Examples of the key players that perform some of the functions of the system in place when compared with the model (Figure 6).

In general, communities living in active seismic areas and along coastal regions are vulnerable to tsunamis. These natural hazards are not that common and unpredictable, but powerful and with devastating consequences to those communities in their path. It is believed that tsunamis are the deadliest in terms of the proportion of people being killed [34].

Following the 2004 tsunami in the Indian Ocean, the need for a tsunami warning system (TWS) was more than evident; however, it may be argued that the existing TWS may be deficient in dealing with the mitigation of impacts of such events; moreover, there are still regions worldwide without such systems.

Recent tsunami disasters have highlighted some of these deficiencies; for example, in the case of the 2010 tsunami in Chile, the entity in charge of issuing a tsunami warning failed to do so [5], p. 30 (see “action point” “2”& “7” in Figure 6 and Table 3). The failure to perform this action contributed to fatalities in the coastal communities. More recently, the 28 September Sulawesi tsunami and the 24 December Anak Krakatau (AK) volcano tsunami, both in Indonesia, illustrate deficiencies in TWS too. In the former case, the tsunami warning was issued but the warning was lifted over thirty minutes [4]. However, the city of Palu, located in a narrow bay, was hit hard with waves reaching six metres of height; why were not they warned? the head of the BMKG (Indonesia Agency for Meteorology, Climatology and Geophysics) argued that “we have no observation data at Palu…”, “If we had a tide gauge or proper data in Palu, of course it would have been better” [4]. The tsunami (and earthquake) killed over 2000 people [2]. Finally, regarding the AK volcano tsunami, it is thought that there was not a tsunami warning system for the case of volcano-induced tsunamis; however, the tsunami killed 437 people [3].

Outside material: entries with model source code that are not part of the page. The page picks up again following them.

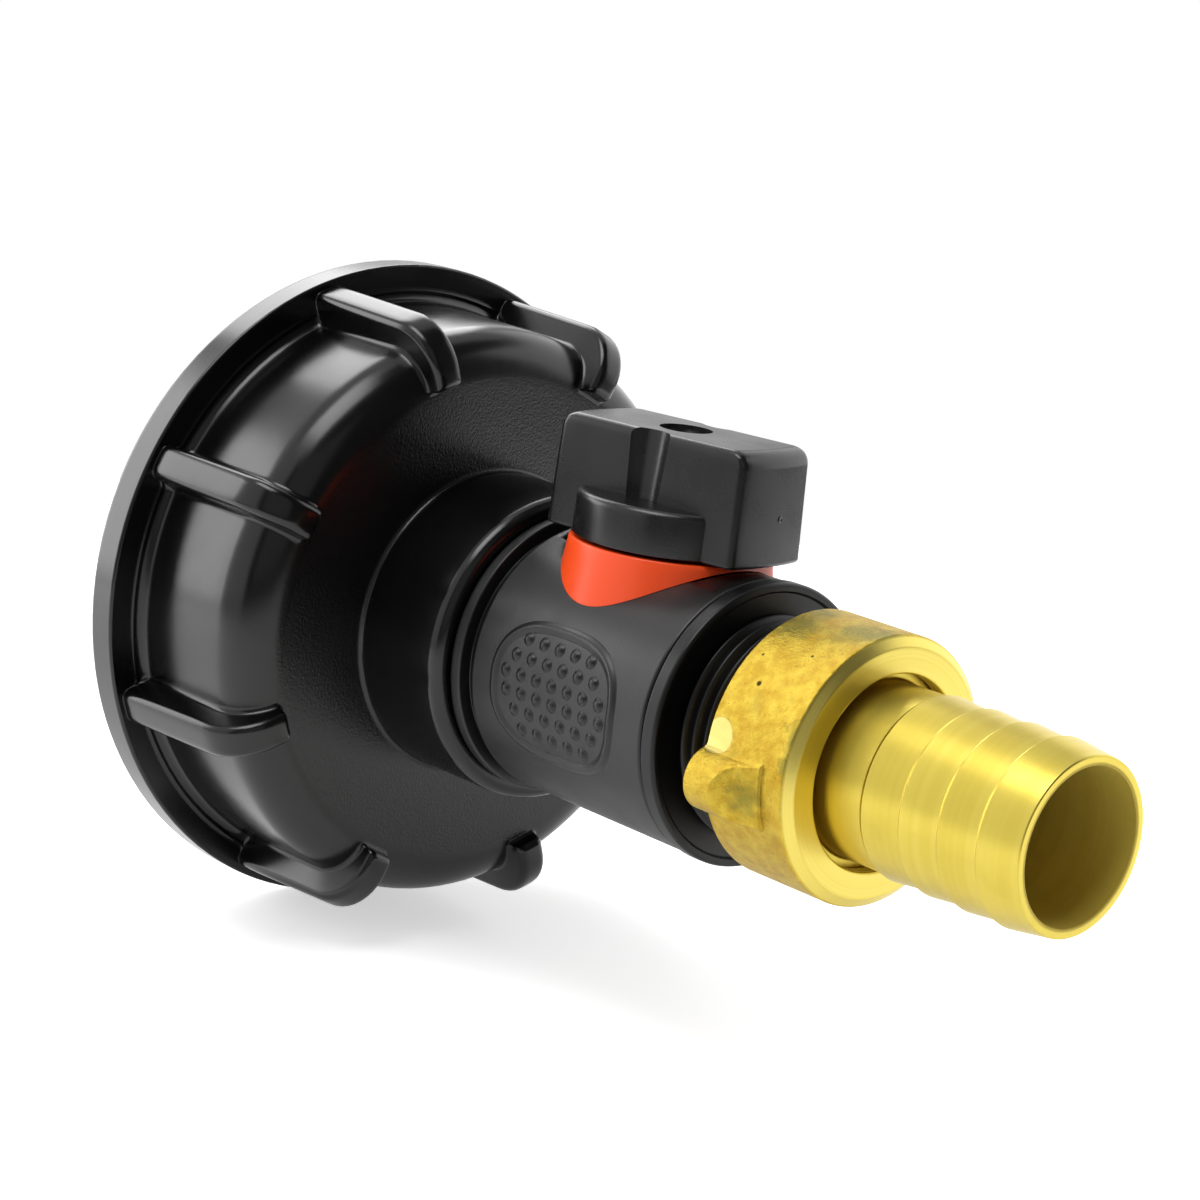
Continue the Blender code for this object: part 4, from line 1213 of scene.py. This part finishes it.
def makeWorld(s):
    # white panels behind and beside the object, and a room left dim on the camera's side
    world = bpy.data.worlds.new("studio")
    bpy.context.scene.world = world
    world.use_nodes = True
    tree = world.node_tree
    place = addNode(tree, "ShaderNodeTexCoord").outputs["Generated"]
    split = addNode(tree, "ShaderNodeSeparateXYZ", links={0: place}).outputs
    rise = mathNode(tree, "ARCSINE", split["Z"])
    turn = mathNode(tree, "ARCTAN2", split["Y"], split["X"])
    tone, edge = s["dark"], s["edge"]
    for middle, half, bottom, top, strength in s["panels"]:
        middle, half, bottom, top = (math.radians(a) for a in (middle, half, bottom, top))
        aside = mathNode(tree, "SUBTRACT", turn, middle)
        aside = mathNode(tree, "ABSOLUTE", mathNode(tree, "WRAP", aside, math.pi, -math.pi))
        across = spread(tree, aside, half - edge, half + edge, strength, 0.0)
        above = spread(tree, rise, bottom - edge / 3, bottom + edge / 3, 0.0, 1.0)
        below = spread(tree, rise, top - edge, top + edge, 1.0, 0.0)
        panel = product(tree, product(tree, across, above), below)
        tone = mathNode(tree, "ADD", panel, tone)
    rays = addNode(tree, "ShaderNodeLightPath")
    strength = mixedValue(tree, rays.outputs["Is Camera Ray"], tone, 1.0)
    back = tree.nodes["Background"]
    back.inputs["Color"].default_value = (1, 1, 1, 1)
    tree.links.new(strength, back.inputs["Strength"])


def addLamp(name, at, target, size, power):
    lamp = bpy.data.lights.new(name, "AREA")
    lamp.shape, lamp.size, lamp.size_y, lamp.energy = "RECTANGLE", size[0], size[1], power
    item = linkedObject(name, lamp)
    item.location = at
    item.rotation_euler = (Vector(target) - Vector(at)).to_track_quat("-Z", "Y").to_euler()


# placed from the photograph's vanishing lines and round edges
cameraPlace = {
    "at": (0.30761, -0.24395, 0.08219),
    "azimuth": math.radians(-43.01),
    "elevation": math.radians(11.76),
    "roll": math.radians(-7.27),
    "lens": 36.0 * 3032.4 / 1200,
}


def makeCamera(s):
    azimuth, elevation, roll = s["azimuth"], s["elevation"], s["roll"]
    level = math.cos(elevation)
    back = Vector((level * math.cos(azimuth), level * math.sin(azimuth), math.sin(elevation)))
    right = (-back).cross(Vector((0, 0, 1))).normalized()
    down = (-back).cross(right)
    tiltRight = math.cos(roll) * right + math.sin(roll) * down
    tiltDown = -math.sin(roll) * right + math.cos(roll) * down
    lens = bpy.data.cameras.new("camera")
    lens.sensor_width, lens.lens, lens.clip_start = 36.0, s["lens"], 0.01
    camera = linkedObject("camera", lens)
    facing = Matrix((tiltRight, -tiltDown, back)).transposed().to_4x4()
    camera.matrix_world = Matrix.Translation(s["at"]) @ facing
    bpy.context.scene.camera = camera


makeFloor(studio)
makeWorld(studio)
for lamp in studio["lamps"]:
    addLamp(*lamp)
makeCamera(cameraPlace)
bpy.context.scene.view_settings.view_transform = "Standard"
print("studio made")
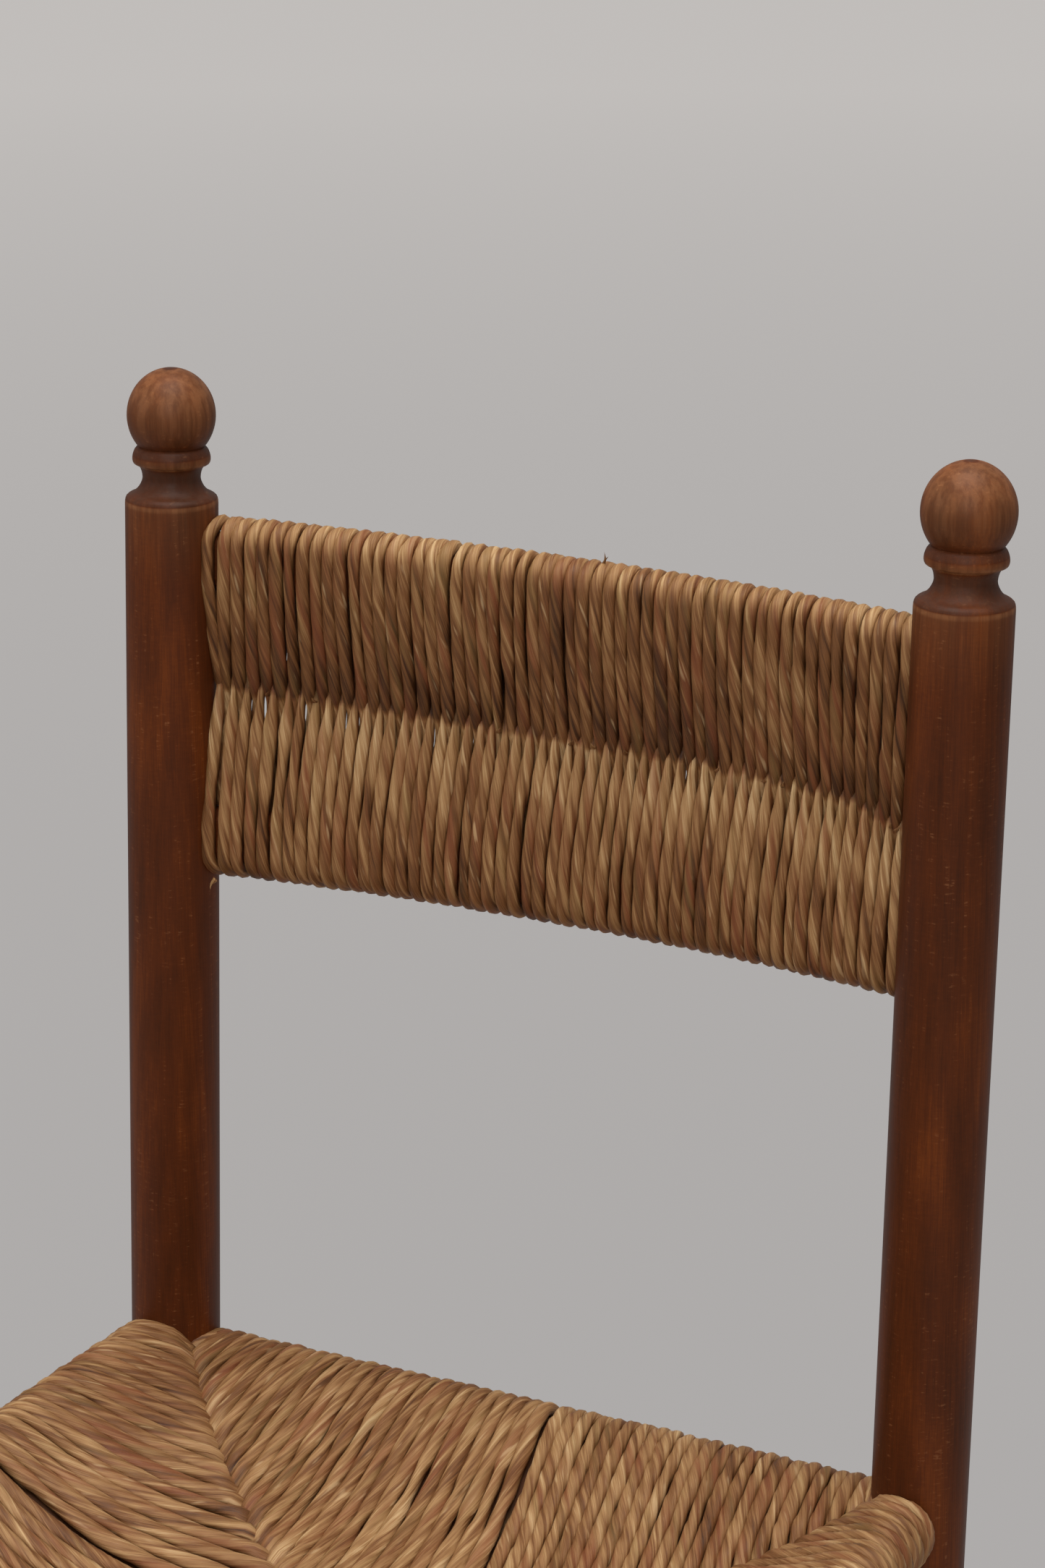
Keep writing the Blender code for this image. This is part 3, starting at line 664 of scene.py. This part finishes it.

It may be argued that a TWS should not be only concerned with the technical infrastructure systems (e.g., tidal gauge, network of buoys, etc.), but also the organisational and human components. Further, it may be argued that the most difficult aspect is the human factor; there is a need to better understand human behaviour during these events, so that make these communities less vulnerable and resilient to tsunamis. In other words, there is a need for an effective tsunami early warning system able to consider all these components in a coherent manner, such as the system being proposed herein and elsewhere. Further, these systems should be “people-centred” [21, 35].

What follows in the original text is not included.